OK, so in TOG is was: “Space the final frontier. These are the voyages of the Star ship Enterprise. It’s five year mission To explore strange new worlds, to seek out new life and new civilizations. To boldly go where no man has gone before.”
So, in the Star Trek TOG that is how every show starts. In TNG the words have changed. Five year has changed to continuous, which I don’t have a problem.
My problem is the next one where and man turned to one.
Now here is my beef. Man not only was the word for people who are male, but it was also used to represent all humans. So saying man in this context, it would mean all humans. One on the other hand could be anyone, even none humans. Wouldn’t it be wrong to say “Where no one has gone before”, when it’s not necessarily true?
Although it may be a first place man has been to, it seems some other one has been there first.
Maybe this is a nitpick. Too much time on my hands lately.
Dammit, Jack, now you’ve got me thinking about this way too much.
I suspect that the original “to boldly go where no man has gone before” was so memorable partly because it echoed Neil Armstrong’s “one small step for [a] man, one giant leap for mankind.” Changing “man” to “one” eliminates that, in the interest of… political correctness? sexual inclusiveness? or was it meant to include other species (like Vulcans or Klingons) among the Boldly Go-ers?
In the original, was “to boldly go where no man has gone before” intended as a poetic restatement of, or as an addition to, “to seek out new life and new civilizations”? 'Cause if you’re finding new civilizations, you’re not going where no one has gone before, except in the ethnocentric sense that Columbus discovered a new world where no one had gone before.
Except that the show pre-dates Apollo 11 by a couple of years.
I’m pretty sure it was done as a PC move. I first heard about it at a convention, and I sort of remember the person who said it (a producer or somesuch) saying as much.
It was the first of many moves to pull a great 60s show into the sanitized 80s.
Whether or not it was changed because it was the '80’s and sanitized for your protection could have been the motto of the The Next Generation, with in the context of the show humans were not the only ones on the Enterprise or in Starfleet. The original version was human centric, the revised was not. The implied meaning of “no one” was “none of us”.
They also needed a one syllable word to replace “man.” It ruins the scansion to say “where no human being of either sex or transgender has gone before.”
Maybe it really was their mission to go where no one had gone before. Maybe every time they arrived at an uncharted planet and discovered an alien race already living there, they collectively muttered “shit” and scurried off to find planets that truly hadn’t been visited by anyone. And it just happened that none of those shows were interesting, for obvious reasons, so they never aired “Picard and the crew show up at yet another empty planet. They take samples; nothing happens.”
Well, it’s like saying Columbus “discovered” the New World. There were certainly several million natives who’d be surprised to find their home was undiscovered. There’s the implicit assumption that the discovery was from the European POV and a similar assumption in the TOS intro monologue.
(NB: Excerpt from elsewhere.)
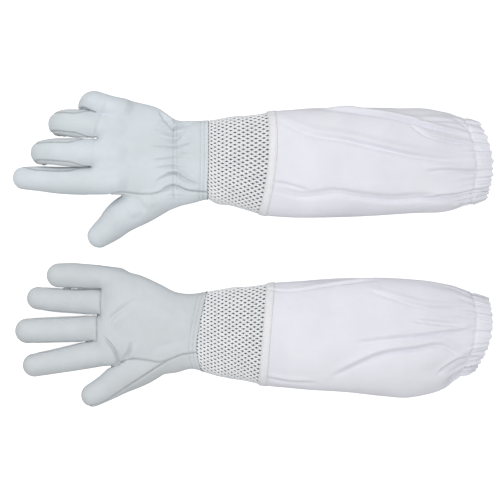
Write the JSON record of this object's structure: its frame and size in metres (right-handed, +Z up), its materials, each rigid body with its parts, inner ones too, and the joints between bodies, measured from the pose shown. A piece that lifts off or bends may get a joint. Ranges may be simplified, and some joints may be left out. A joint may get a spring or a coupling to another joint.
{
  "type": "beekeeping gloves",
  "caption": "Pair of beekeeping gloves with soft goatskin hands, ventilated mesh cuffs and long canvas gauntlets gathered at the open end.",
  "frame": {"origin": "middle of the pair's footprint, on the surface it lies on", "axes": "+X from the fingertips towards the open ends of the sleeves, +Y from the left glove towards the right glove, +Z up from the surface"},
  "size_m": [0.5019, 0.3323, 0.055],
  "materials": {
    "leather": "smooth goatskin grain",
    "leather_side": "smooth goatskin grain",
    "mesh_net": "knitted polyester net",
    "mesh_core": "open spacer net",
    "canvas": "plain weave cotton",
    "elastic": "knitted elastic tape"
  },
  "bodies": {
    "right_sleeve": {"right_mesh_outer": "mesh_net", "right_mesh_spacer": "mesh_core", "right_mesh_inner": "mesh_net", "right_canvas_sleeve": "canvas", "right_mesh_seam_band": "canvas", "right_end_casing": "canvas", "right_end_elastic": "elastic"},
    "right_hand": {"right_back_panel": "leather", "right_palm_panel": "leather", "right_thumb_gusset": "leather_side", "right_cuff_facing": "leather_side", "right_wrist_elastic": "elastic"},
    "right_thumb": {"right_thumb_back": "leather", "right_thumb_front": "leather"},
    "right_index": {"right_index_back": "leather", "right_index_front": "leather", "right_index_fourchette": "leather_side"},
    "right_middle": {"right_middle_back": "leather", "right_middle_front": "leather", "right_middle_fourchette": "leather_side"},
    "right_ring": {"right_ring_back": "leather", "right_ring_front": "leather", "right_ring_fourchette": "leather_side"},
    "right_little": {"right_little_back": "leather", "right_little_front": "leather", "right_little_fourchette": "leather_side"},
    "left_sleeve": {"left_mesh_outer": "mesh_net", "left_mesh_spacer": "mesh_core", "left_mesh_inner": "mesh_net", "left_canvas_sleeve": "canvas", "left_mesh_seam_band": "canvas", "left_end_casing": "canvas", "left_end_elastic": "elastic"},
    "left_hand": {"left_back_panel": "leather", "left_palm_panel": "leather", "left_thumb_gusset": "leather_side", "left_cuff_facing": "leather_side", "left_wrist_elastic": "elastic"},
    "left_thumb": {"left_thumb_back": "leather", "left_thumb_front": "leather"},
    "left_index": {"left_index_back": "leather", "left_index_front": "leather", "left_index_fourchette": "leather_side"},
    "left_middle": {"left_middle_back": "leather", "left_middle_front": "leather", "left_middle_fourchette": "leather_side"},
    "left_ring": {"left_ring_back": "leather", "left_ring_front": "leather", "left_ring_fourchette": "leather_side"},
    "left_little": {"left_little_back": "leather", "left_little_front": "leather", "left_little_fourchette": "leather_side"}
  },
  "joints": [
    {"name": "right_wrist", "type": "hinge", "parent": "right_sleeve", "child": "right_hand", "pos_m": [-0.046, 0.09335, 0.034], "axis": [0, 1, 0], "range_deg": [0, 30]},
    {"name": "right_thumb_root", "type": "hinge", "parent": "right_hand", "child": "right_thumb", "pos_m": [-0.11135, 0.04888, 0.0435], "axis": [-0.9873, 0.1587, 0], "range_deg": [0, 30]},
    {"name": "right_index_knuckle", "type": "hinge", "parent": "right_hand", "child": "right_index", "pos_m": [-0.1655, 0.0725, 0.0466], "axis": [0.0262, 0.9997, 0], "range_deg": [0, 30]},
    {"name": "right_middle_knuckle", "type": "hinge", "parent": "right_hand", "child": "right_middle", "pos_m": [-0.1615, 0.1018, 0.0499], "axis": [0.0209, 0.9998, 0], "range_deg": [0, 45]},
    {"name": "right_ring_knuckle", "type": "hinge", "parent": "right_hand", "child": "right_ring", "pos_m": [-0.1575, 0.1294, 0.0504], "axis": [0.0262, 0.9997, 0], "range_deg": [0, 50]},
    {"name": "right_little_knuckle", "type": "hinge", "parent": "right_hand", "child": "right_little", "pos_m": [-0.154, 0.1542, 0.0494], "axis": [0.0349, 0.9994, 0], "range_deg": [0, 50]},
    {"name": "left_lift", "type": "slide", "parent": "right_sleeve", "child": "left_sleeve", "axis": [0, 0, 1], "range_m": [0, 0.2]},
    {"name": "left_wrist", "type": "hinge", "parent": "left_sleeve", "child": "left_hand", "pos_m": [-0.046, -0.08775, 0.034], "axis": [0, 1, 0], "range_deg": [0, 40]},
    {"name": "left_thumb_root", "type": "hinge", "parent": "left_hand", "child": "left_thumb", "pos_m": [-0.11675, -0.12768, 0.0354], "axis": [-0.9979, 0.0647, 0], "range_deg": [0, 45]},
    {"name": "left_index_knuckle", "type": "hinge", "parent": "left_hand", "child": "left_index", "pos_m": [-0.1676, -0.111, 0.0263], "axis": [-0.1357, 0.9907, 0], "range_deg": [0, 75]},
    {"name": "left_middle_knuckle", "type": "hinge", "parent": "left_hand", "child": "left_middle", "pos_m": [-0.1647, -0.0832, 0.0259], "axis": [-0.0314, 0.9995, 0], "range_deg": [0, 75]},
    {"name": "left_ring_knuckle", "type": "hinge", "parent": "left_hand", "child": "left_ring", "pos_m": [-0.1635, -0.0557, 0.0253], "axis": [0.0576, 0.9983, 0], "range_deg": [0, 75]},
    {"name": "left_little_knuckle", "type": "hinge", "parent": "left_hand", "child": "left_little", "pos_m": [-0.1625, -0.0299, 0.0233], "axis": [0.0628, 0.998, 0], "range_deg": [0, 75]}
  ]
}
Why can’t it be both? It was changed for the show to be more inclusive, maybe they found out that women were watching the show too? It also changed within the show to be more inclusive of non-humans, given that Starfleet by now commonly included members of many different species amongst its ranks.
As far as the new life, new civilizations/ where no one has gone before thing goes, they need not do both at once. You might work at a law firm where your job is to do research on case history to help the lawyers win The Big Case. Your job at that law firm might also involve making coffee. Despite being two very separate things, these two facets of your job would in no way be mutually exclusive.
Anyhow, Starfleet goes forth and meets civilizations new to them, and they ALSO go forth to unexplored regions of the cosmos, where literally nobody has been before them. Different parts of the same job.
“Where no one has gone before” isn’t the same as “Where no one has been before.”
So if they show up on an inhabited planet, they are the first to have gone there, since the others didn’t go there, they *started out *there.
This has bugged me, too, ever since TNG was in its first run.
No, it’s the later one that was human-centric. The first version was correct: Maybe someone else has been there before, but humans (i.e., “man”, in the inclusive sense) haven’t yet. When you start saying “where no one has gone before”, though, you’re saying that all those folks who were already there don’t count; they’re no one. I’m sure that the intent was to make it more PC, but the actual effect was to make it less.
In one of the TNG novels, the *Enterprise *is sent to an unexplored region from which the Vulcans picked up a distress message (“Our planet is dying”)almost three hundred years previously. They never investigated it.
Riker grumbles, “We’re boldly going where no on has bothered to go before.”